Entries with model source code:
----------

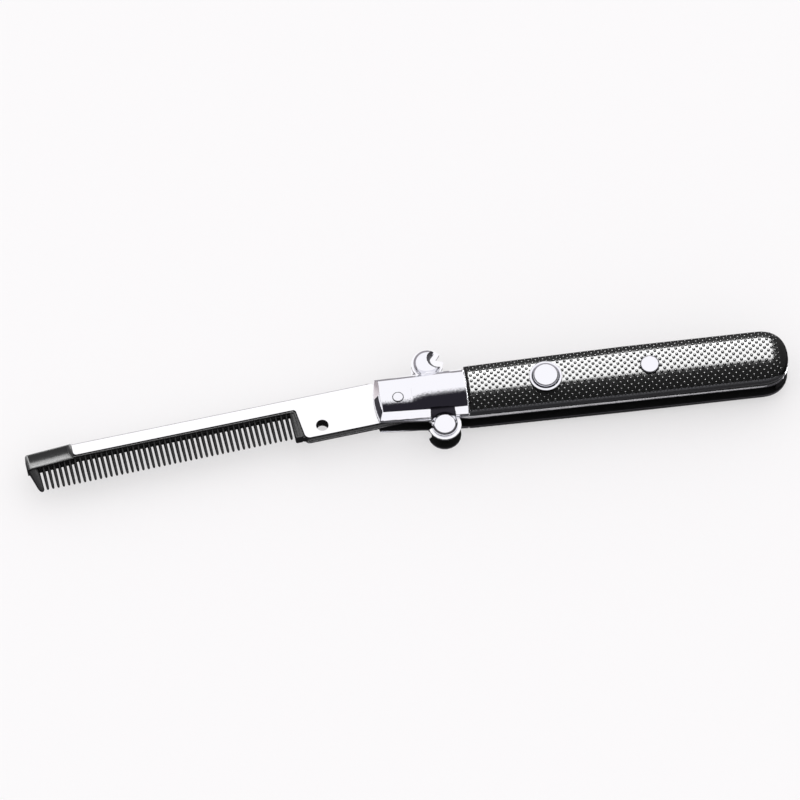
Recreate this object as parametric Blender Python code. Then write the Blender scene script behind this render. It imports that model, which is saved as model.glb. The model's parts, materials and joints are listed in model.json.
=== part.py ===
"""Folding comb in the shape of a stiletto: a comb blade that swings out of a two-sided handle.

Every size below is in millimetres. Shapes are drawn from the pivot: x runs along the handle to
the pommel, y to the back of the handle and z out of the side with the button. The last function
moves the whole comb so that it lies on the plane z = 0, centred on the origin.
"""
import bpy
import bmesh
from math import acos, atan2, cos, pi, radians, sin, sqrt, tan
from mathutils import Vector

MM = 0.001

# Gaps: between pieces that lie on each other, and round a piece that turns or slides.
SEAT_GAP = 0.25
RUN_GAP = 0.25

# Blade, in its own axes: u from the pivot to the tip, w from the pivot to the back edge.
BLADE_DROOP = 5.93
BLADE_BACK = 8.9
BLADE_EDGE = -4.5
BLADE_TIP = 107.3
SLEEVE_END = 93.6
SLEEVE_HALF = 1.9
SLEEVE_WALL = 0.6
CORE_HALF = 1.15
COMB_HALF = 1.75
TANG_RADIUS = 4.5
TANG_SHOULDER = 7.0
PIVOT_RADIUS = 1.65
CORE_EDGE = -4.0
LATCH_HOLE = (22.5, -1.5)
LATCH_HOLE_RADIUS = 1.8

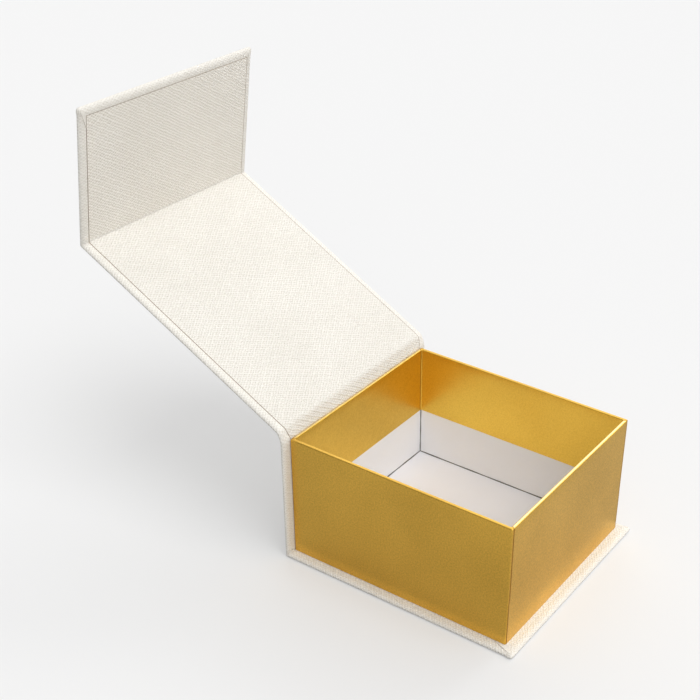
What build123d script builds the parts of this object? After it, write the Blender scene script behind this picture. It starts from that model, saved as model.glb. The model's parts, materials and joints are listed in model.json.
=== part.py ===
"""Book-style jewelry gift box: a paper-wrapped case of four boards round a foil-covered tray.

Frame: millimetres, +Z up, X along the folds, -Y the front. The origin is the centre of the
case's bottom face. The lid and the flap stand open: the lid leans back past the spine, and
the flap stands up from its far edge. Each case panel is built in the plane of its own outer
face, with Y running away from its fold and Z pointing to the inside of the box.
"""
import os
from math import cos, radians, sin, tan

from build123d import *

os.makedirs("parts", exist_ok=True)

# Tray, outside its foil
tray_width = 100.0
tray_depth = 112.0
tray_height = 60.0
tray_board = 1.2
tray_board_gap = 0.25
tray_edge_radius = 0.5

# Foil paper on the tray, and the paper stays under it
foil = 0.12
foil_turn_in = 34.0
foil_seam = 1.0
stay_paper = 0.10
stay_leg = 12.0
stay_end_margin = 2.0

# Case panels
case_board = 2.0
cover_paper = 0.15
liner_paper = 0.15
cover_turn_in = 15.0
liner_inset = 2.5
spine_liner_inset = 1.0
side_ledge = 4.3
front_ledge = 5.5
board_edge_radius = 0.4

# Folds and closing clearances
lid_clearance = 0.3
flap_clearance = 2.0
table_clearance = 0.3
fold_clearance = 0.3
board_setback = 0.8

# How far the box stands open, in degrees: lid back from upright, flap up from the lid
lid_lean = 62.0
flap_bend = 70.0

# Closure magnets
magnet_diameter = 10.0
magnet_thickness = 1.0
magnet_fit = 0.1
magnet_spacing = 50.0
magnet_drop = 20.0

# Case, worked out
case_width = tray_width + 2 * side_ledge
board_top = cover_paper + case_board
wrapped_board = board_top + cover_paper
panel = wrapped_board + liner_paper
base_depth = front_ledge + tray_depth + panel
rear_y = base_depth / 2
spine_face_y = rear_y - panel
rim_z = wrapped_board + tray_height
fold_z = rim_z + lid_clearance + panel
lid_length = base_depth + panel + flap_clearance
lid_end = lid_length - panel - fold_clearance
flap_length = fold_z - table_clearance
board_x = case_width / 2 - cover_paper
liner_x = case_width / 2 - liner_inset
spine_liner_x = tray_width / 2 - spine_liner_inset
window_x = case_width / 2 - cover_turn_in
wrap_radius = board_edge_radius + cover_paper

# Tray, worked out
tray_y = spine_face_y - tray_depth / 2
skin = 2 * foil + stay_paper
floor_z = wrapped_board + foil
board_rim_z = rim_z - foil
turn_in_z = rim_z - foil_turn_in
skin_x = tray_width / 2 - skin
skin_y = tray_depth / 2 - skin
inner_x = skin_x - tray_board
inner_y = skin_y - tray_board
magnet_z = rim_z - magnet_drop
magnet_from_fold = fold_z - magnet_z

# Planes of the outer faces, each with its origin on its fold
base_plane = Plane(origin=(0, rear_y, 0), x_dir=(-1, 0, 0), z_dir=(0, 0, 1))
spine_plane = Plane(origin=(0, rear_y, 0), x_dir=(1, 0, 0), z_dir=(0, -1, 0))
lean = radians(lid_lean)
lid_plane = Plane(origin=(0, rear_y, fold_z), x_dir=(1, 0, 0), z_dir=(0, -cos(lean), sin(lean)))
flap_lean = radians(lid_lean - flap_bend)
flap_plane = Plane(
    origin=lid_plane.from_local_coords(Vector(0, lid_length, 0)),
    x_dir=(1, 0, 0),
    z_dir=(0, -cos(flap_lean), sin(flap_lean)),
)
mitre_plane = Plane(origin=(0, rear_y, 0), x_dir=(1, 0, 0), z_dir=(0, 1, 1))
tray_plane = Plane(origin=(0, tray_y, 0), x_dir=(1, 0, 0), z_dir=(0, 0, 1))
on_face = (Align.CENTER, Align.MIN, Align.MIN)


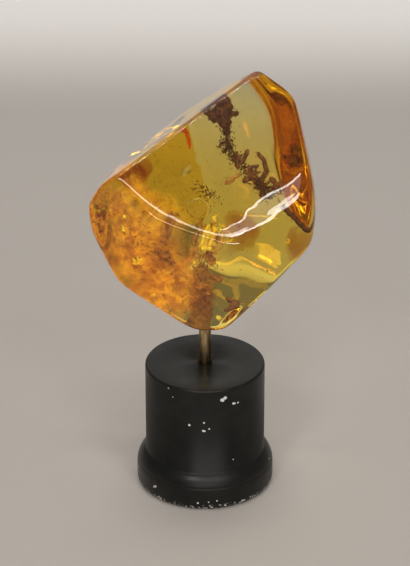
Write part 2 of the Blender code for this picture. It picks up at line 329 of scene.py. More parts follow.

----------

[Required task]:
Gather all lines of the records that include the word "listed".

[Answer below]:
Recreate this object as parametric Blender Python code. Then write the Blender scene script behind this render. It imports that model, which is saved as model.glb. The model's parts, materials and joints are listed in model.json.
What build123d script builds the parts of this object? After it, write the Blender scene script behind this picture. It starts from that model, saved as model.glb. The model's parts, materials and joints are listed in model.json.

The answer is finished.